The sheriff and his deputy went with a federal officer to *Page 96 appellant's home on the 3rd day of May, 1933, for the purpose of executing a warrant of arrest issued out of a federal court. The officers testified that upon reaching the house they heard a crash. They entered the house and saw appellant and Mrs. Arch Scott come out of the bath room. Appellant's hand was cut and bleeding. He had it wrapped with a towel. The officers detected the odor of whisky. They asked appellant to permit them to institute a search, but he refused. Leaving one of the officers to guard the house, the others went to town and secured a search warrant. In the meantime they had left appellant in jail under the authority of the federal warrant. The officer remaining at the house observed some whisky "leaking through the sewer pipe." He caught about two ounces of this whisky. At this juncture, we quote from the testimony of the officer last mentioned, as follows:
"I stood guard over the place until he (the sheriff) could get a search warrant and I seen something leaking through the sewer pipe and I caught about two ounces of liquor that run out through a crack in the sewer pipe that ran from the bath tub to a concrete cess pool. The cess pool had never been used for a cess pool, but it was built and connected up that way and it could be used for a cess pool. * * * I saw a puddle of red-looking stuff in the cess pool and I smelled liquor and I got down in there and I dipped up what I could and put it in a jar and it was whisky that I dipped up. When the sheriff came back there we stuck a hole in the bottom of the sewer pipe and dreaned a trap in where the slush is, which will hold about a gallon of liquid, or anything else, so we stuck a hole in the bottom of the pipe and dreaned the liquor out. It was whisky that we got out of that pipe."

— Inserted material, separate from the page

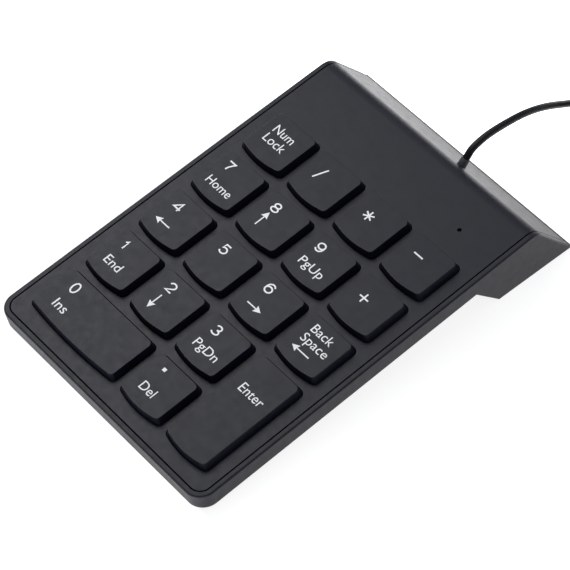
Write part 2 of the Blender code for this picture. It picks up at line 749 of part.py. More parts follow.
def slab_under(y):
    """Height of the slab's underside above the table at upright y."""
    return upright(0.0, -SLAB)[1] + (y - upright(0.0, -SLAB)[0]) * TAN


def foot_seat(y):
    """Height of a foot's flat recess above the table."""
    if y < 0.0:
        return slab_under(y - FOOT_R) + FOOT_RECESS
    return FOOT_PROUD + FOOT_RECESS


def foot_places():
    """Upright x, y of each rubber foot, and the height of its top."""
    places = []
    for y in (FRONT_FOOT_Y, REAR_FOOT_Y):
        world_y = upright(y, -SLAB)[0] if y < 0.0 else upright(y, under_z(y))[0]
        for x in (-FOOT_X, FOOT_X):
            places.append((x, world_y, foot_seat(world_y)))
    return places


def build_feet(rubber):
    names = ("foot_front_left", "foot_front_right", "foot_rear_left", "foot_rear_right")
    for name, (x, y, top) in zip(names, foot_places()):
        profile = [(FOOT_R - FOOT_EDGE, 0.0), (FOOT_R, FOOT_EDGE), (FOOT_R, top)]
        foot = ring_mesh(name, turned_rings(profile, FOOT_SIDES), SMOOTH)
        add_object(name, foot, rubber, None, (x, y, 0.0))


def exit_point():
    """Middle of the cord's hole on the back face, upright frame."""
    point = Vector((0.0, CASE_BACK, 0.0)) + BACK_DIR * BACK_EXIT
    y, z = upright(point.y, point.z)
    return Vector((CORD_X, y, z))


def relief_axis():
    return Vector((0.0, math.cos(RELIEF_RISE), math.sin(RELIEF_RISE)))


def relief_matrix():
    """Turns +Z onto the strain relief's axis, with the origin in the hole."""
    return Matrix.Translation(exit_point()) @ Matrix.Rotation(RELIEF_RISE - math.pi / 2.0, 4, "X")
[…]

This officer testified further that they found between a quart and a half-gallon of whisky. We quote from his testimony further:
"I did not see anything in that sewer pipe besides the liquid we found. I did not see sediment or soap suds in there and I did not smell anything like that."
After instituting a search under the search warrant, the officers discovered in the bath room three broken half-gallon fruit jars and some towels saturated with whisky. They wrung the towels out and obtained a small amount of whisky. The bath tub was moist, and they detected the odor of whisky about it. There was a small amount of whisky in "a little drain in the bottom of the bath tub." One of the officers testified that on a previous occasion he had found a quantity of mash in appellant's *Page 97 home and had also found twenty half-gallon jars of whisky, a still and a coil. The discovery last mentioned was in February, 1933. This testimony appears to have been received without objection on the part of the appellant. Touching the liquor found in the sewer in appellant's residence in May, one of the officers testified: "I would say we got around a half-gallon of pure liquor." We quote further from the testimony of one of the officers:
"After this incident Mr. Edgar, Mr. Adams and Warren Hames went to Lubbock and I came to Crosbyton and obtained a search warrant and went back out to the place and made a search and found a half-gallon of whisky located in the sewer line, from the bath tub to the cess pool. The bath room is on the south side of the house and the cess pool was, I judge, twelve feet from the south side of the house out in the open, outside. The sewer line was made out of, I judge, four inch tile and it was not level, it was a wave, I mean it was not on a straight decline. The joints had made it the way it was, high and low in places from the bath tub to the cess pool. There was not anything in this cess pool at the time, it was clean. I have stated that the sewer line led from the bath room to the cess pool. The bath room I speak of was the same bath room which the defendant came out of when I went in the house. In the bath room we found the tops and bottoms and shattered glass of three half gallon fruit jars and some wet towels, saturated in whisky and we wrung the towels out in a jar in order to get a taste and I tasted it and it was whisky."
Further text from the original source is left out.